It's not 40% faster,it's 40% more IPC,that's throughput not speed,it will only be 40% faster if you actually find a software that will be able to use all 10 instructions the ZEN core has available per cycle.
Which will be pretty difficult since there aren't many CPUs out there (if there are any) with 10 instructions per core,I guess that's why they went with blender instead of some "traditional" benchmark.

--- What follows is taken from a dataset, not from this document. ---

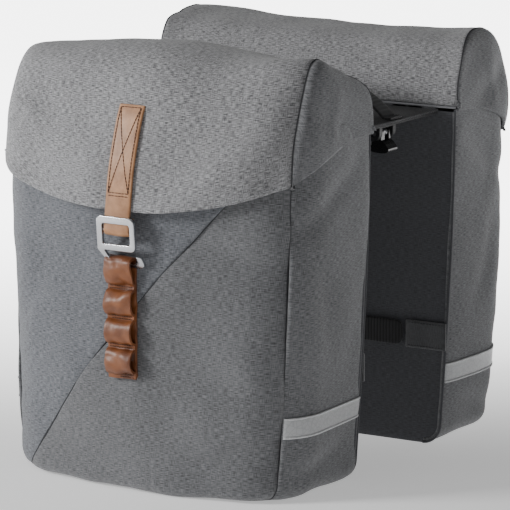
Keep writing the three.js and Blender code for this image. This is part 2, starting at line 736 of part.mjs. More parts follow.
/** The latch's pivot pin, or with a clearance the bore that it lies in. */
function latchPin(clearance = 0) {
  const reach = LATCH_HALF_WIDTH + 5 + (clearance > 0 ? 3 : 0);
  const radius = LATCH_PIN.radius + clearance;
  const pin = new THREE.CylinderGeometry(radius, radius, 2 * reach, 12);
  pin.translate(LATCH_PIN.x, 0, LATCH_PIN.z);
  return pin;
}

/** The sprung latch: a hub on the pin, a nose that reaches under the cross bar, and a thumb tab. */
function latchLever() {
  const { x, z } = LATCH_PIN;
  const shape = new THREE.Shape();
  shape.moveTo(x - 4.4, z - 1);
  shape.lineTo(x - 5.2, z - 11);
  shape.lineTo(x - 16, z - 10.8);
  shape.quadraticCurveTo(x - 17.5, z - 10.8, x - 17, z - 12);
  shape.lineTo(x - 9, z - 15.5);
  shape.quadraticCurveTo(x - 2, z - 18, x + 6, z - 17.5);
  shape.quadraticCurveTo(x + 12.5, z - 17, x + 11.5, z - 13.5);
  shape.quadraticCurveTo(x + 10, z - 10, x + 4.4, z - 6);
  shape.lineTo(x + 4.4, z);
  shape.absarc(x, z, 4.4, 0, Math.PI + 0.23);
  const blank = extrudeAlongY(shape, -LATCH_HALF_WIDTH, LATCH_HALF_WIDTH, 6);
  const slot = slab([x - 5.3, -2.2, z - 8], [x + 5.3, 5.4, z + 6]);
  return cut(blank, slot, latchPin(0.35));
}

/** The centre line of the torsion spring's wire, wound round the pin in the lever's slot. */
class Coil extends THREE.Curve {
  getPoint(t, target = new THREE.Vector3()) {
    const angle = 2 * Math.PI * 4.25 * t;
    const radius = 3.1;
    return target.set(
      LATCH_PIN.x + radius * Math.cos(angle),
      -1.5 + 6.2 * t,
      LATCH_PIN.z + radius * Math.sin(angle),
    );
  }
}

function latchSpring() {
  const wire = new THREE.Shape();
  wire.absarc(0, 0, 0.45, 0, 2 * Math.PI);
  return new THREE.ExtrudeGeometry(wire, {
    steps: 48,
    curveSegments: 3,
    bevelEnabled: false,
    extrudePath: new Coil(),
  });
}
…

First off, Zen can only sustain decode of four ISA ops per cycle - not ten. Obviously the uop cache will help there, some ops will crack to multiple uops, etc, but even measuring uops, it's a maximum of six per cycle (which is still not ten.) The 40% here is realistically calculated from generic ST workloads, likely integer-heavy ones. The purpose of having so many functional units is to allow a favorable instruction mix within a given machine width, not to somehow force you to use all ten per cyc to hit maximum performance.
Second, on the assessment that 10 execution pipes (which seems to be what you're referring to) is unusually many -
Power8 is 8-wide at the frontend, 10-issue, and has 16 execution pipes. P9-SMT8 is wider.
Multiflow Trace went up to 28-wide, front to back, in a VLIW uarch.
Intel Poulson is 12-issue in back, backing up a 6-wide frontend.